Steve Sandiford: I would be horrified to think it will go through in its current form, but that could be a sign of our lack of involvement ‘ perhaps we are not influencing people enough.

Ray Boulger: When I first saw this draft directive I assumed they had produced this rubbish on the basis they did not understand the UK mortgage market. But they believe customers should not have that degree of power and flexibility. There is a huge amount of education we must offer our European colleagues.

Alex Broad: Long-term fixed rates are far more popular outside of the UK. Do you think they are likely to take off to any great extent here?

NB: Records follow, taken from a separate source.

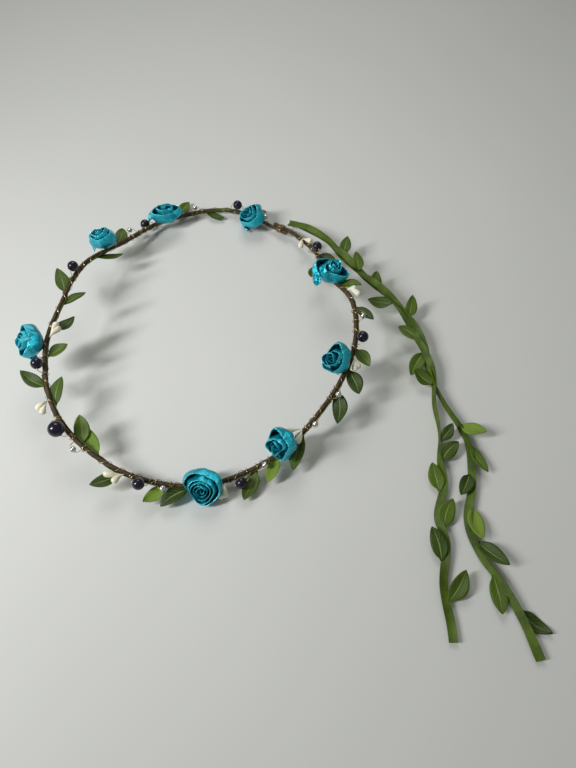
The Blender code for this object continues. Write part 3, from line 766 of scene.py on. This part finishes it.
# Turn, then (out, along, up) of the middle from the stem's centre line, then the pearls' diameters
PEARLS = (
    (228.4, (3.6, 0, 4.8), 8.0), (203, (2.6, 7.2, 4.4), 6.0), (164.6, (0.8, 0, 4.8), 6.0),
    (113, (5.6, 11.1, -0.8), 6.0), (83.5, (2.2, 0, 4.3), 6.0), (39.5, (0.9, 0, 4.8), 6.0),
    (343.0, (3.7, 0, 3.4), 6.0), (281.6, (5.2, 1, 2.0), 6.0), (254.6, (3.9, 0, 3.2), 6.0),
)
BEADS = (
    (228.4, (4.2, 11.5, 0.3)), (260.8, (3.2, 0, 2.0)), (290.2, (2.4, 0, 2.8)), (309.4, (3.0, 0, 2.2)),
    (321.2, (3.2, 0, 2.2)), (357, (4.2, -5.8, 0.0)), (72.0, (3.6, 0, 1.0)), (127.5, (4.8, 0, 1.6)),
    (100.0, (3.6, 0, 1.0)),
)

pearl, tree, shader = new_finish(
    "dark_purple_pearl", 0.22, Coat_Weight=0.4, Coat_Roughness=0.04, Specular_IOR_Level=0.25,
)
facing = node(tree, "ShaderNodeLayerWeight", [("Blend", 0.42)]).outputs["Facing"]
coords = node(tree, "ShaderNodeTexCoord").outputs["Object"]
nacre = ramp(tree, noise_of(tree, coords, 260, 2), (0.3, (0.006, 0.004, 0.014)), (0.7, (0.014, 0.009, 0.028)))
# Painted sheen: the pearl is painted a lighter purple towards its outline, where its surface turns away from
# the view.
rim = maths(tree, "POWER", facing, 4.0)
tree.links.new(mix(tree, rim, nacre, (0.035, 0.024, 0.060)), shader.inputs["Base Color"])
tree.links.new(
    maths(tree, "MULTIPLY_ADD", noise_of(tree, coords, 700), 0.1, 0.15), shader.inputs["Roughness"]
)

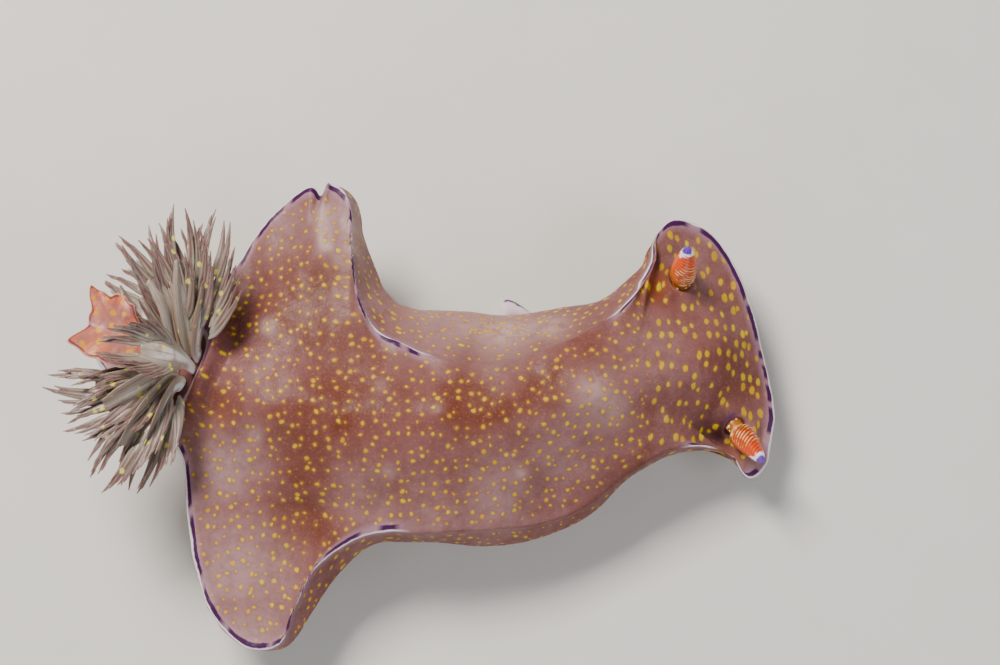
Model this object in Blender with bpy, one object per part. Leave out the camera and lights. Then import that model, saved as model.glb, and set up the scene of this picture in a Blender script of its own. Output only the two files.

Peter Stimson: It is to do with national psyche. Our German operation asks us why UK borrowers want a two-year fixed term because in Germany everyone wants 25. It is about how you view security and risk.

Ray Boulger: The other factor is that people in the UK are very conscious of the headline rate ‘ a reason why the two-year market is strong. Once you get the long-term rates down far enough people will look, for example, we had a flexible 10-year fixed rate at 4.99%, and that has sold well. There is a minority prepared to buy long-term security and take a long-term fixed if the rate is right.

Stuart Johnson: The majority of the market is short term and I do not see that changing. The market has changed and there is the propensity to move your mortgage more regularly and with the pressure to get rid of overhanging redemption penalties that has just made that more available.

Alex Broad: Can we presume the UK has the worst customer retention and highest level of remortgaging in the world?

Ray Boulger: Probably. But they do remortgage a lot in the US. Over the last year, starting in October 2001 there has been a huge amount of refinancing in the UK.

Ben Marquand: What effect will Basle II have on UK lenders?

Ray Boulger: My understanding is that it is just the lenders. It is about the amount of capital you have got to keep in relation to your assets and the strength of your profile. That means the bigger lenders have the advantage over smaller lenders or new entrants.

Steve Sandiford: You are right. It is only the big lenders who will benefit.